SNMPv1v2 or SNMPv3? If you’re new to the world of SNMP, I’d recommend starting off with SNMPv1v2, as it is easier to setup and if you mirrored your server port, you can sniff traffic using a tool like TCPDUMP or Wireshark. Traffic is not encrypted and if you’re using the defaults, you already have the “Public” community name defined, all you have to do is enable it for most devices and you can get right to monitoring. If you’re a more seasoned user, and have a production network where you want better security, SNMPv3 is a better option, as the communication between the Server and client is encrypted and only someone with the hash key can see what you’re polling. However, it does require a little bit of background knowledge to set up.

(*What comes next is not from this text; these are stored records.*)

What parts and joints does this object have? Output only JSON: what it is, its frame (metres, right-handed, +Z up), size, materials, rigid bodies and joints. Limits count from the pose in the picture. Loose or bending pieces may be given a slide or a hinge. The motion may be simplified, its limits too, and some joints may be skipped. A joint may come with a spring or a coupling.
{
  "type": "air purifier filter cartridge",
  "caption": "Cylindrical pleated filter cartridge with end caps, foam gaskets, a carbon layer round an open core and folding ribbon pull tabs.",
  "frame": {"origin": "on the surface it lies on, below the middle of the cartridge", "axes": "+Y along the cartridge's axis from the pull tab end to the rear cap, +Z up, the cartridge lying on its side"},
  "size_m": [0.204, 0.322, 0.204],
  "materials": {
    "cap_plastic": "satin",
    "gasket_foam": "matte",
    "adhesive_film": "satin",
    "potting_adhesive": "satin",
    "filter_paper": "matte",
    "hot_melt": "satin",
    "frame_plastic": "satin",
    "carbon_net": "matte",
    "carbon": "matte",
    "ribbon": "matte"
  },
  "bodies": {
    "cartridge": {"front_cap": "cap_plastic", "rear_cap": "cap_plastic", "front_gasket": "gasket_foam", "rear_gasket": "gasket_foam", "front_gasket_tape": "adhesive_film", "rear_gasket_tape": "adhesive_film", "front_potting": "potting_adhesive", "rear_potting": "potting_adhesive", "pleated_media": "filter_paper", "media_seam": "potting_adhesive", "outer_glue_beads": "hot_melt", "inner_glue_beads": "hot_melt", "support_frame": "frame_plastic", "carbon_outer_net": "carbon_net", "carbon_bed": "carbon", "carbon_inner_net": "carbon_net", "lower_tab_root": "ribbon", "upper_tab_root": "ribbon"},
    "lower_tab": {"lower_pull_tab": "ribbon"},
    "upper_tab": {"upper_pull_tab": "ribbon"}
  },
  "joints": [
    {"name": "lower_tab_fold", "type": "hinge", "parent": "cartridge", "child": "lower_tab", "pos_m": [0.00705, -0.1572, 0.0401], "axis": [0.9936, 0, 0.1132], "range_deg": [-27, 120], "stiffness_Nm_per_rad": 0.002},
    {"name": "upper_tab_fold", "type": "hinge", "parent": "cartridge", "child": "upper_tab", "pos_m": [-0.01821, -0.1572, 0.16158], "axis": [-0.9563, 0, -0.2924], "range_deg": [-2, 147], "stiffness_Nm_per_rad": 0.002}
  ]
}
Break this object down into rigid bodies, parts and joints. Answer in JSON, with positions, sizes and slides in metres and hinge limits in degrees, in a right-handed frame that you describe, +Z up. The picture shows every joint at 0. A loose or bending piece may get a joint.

Linux or Windows? It all comes down to preference. On the open source market, there is more choice in the Linux world, and if you don’t have a server to spare, a regular computer with an 80GB HDD, a duo core processor and 2 – 4 GB of RAM and a 1Gbps NIC should work just fine if you use one of the tools I listed above. If you’re a windows person, Spiceworks is an excellent tool. It not only has the simplest interface, it is pretty much a click-and-go tool, plus, you also get an Inventory Manager and a Helpdesk Support tool. The downside is, I doesn’t have support for private MIBs, which is not much of an issue as MIB-II does have a lot of functionality that everyone uses. In my opinion, if you really want to become an expert at SNMP, which you should, having a tool that allows you to tinker with the very heart of the protocol is essential.
With the foundation I’ve outlined in these two pieces, you can confidently pick up a user guide any tool delve right into configuration. All the best!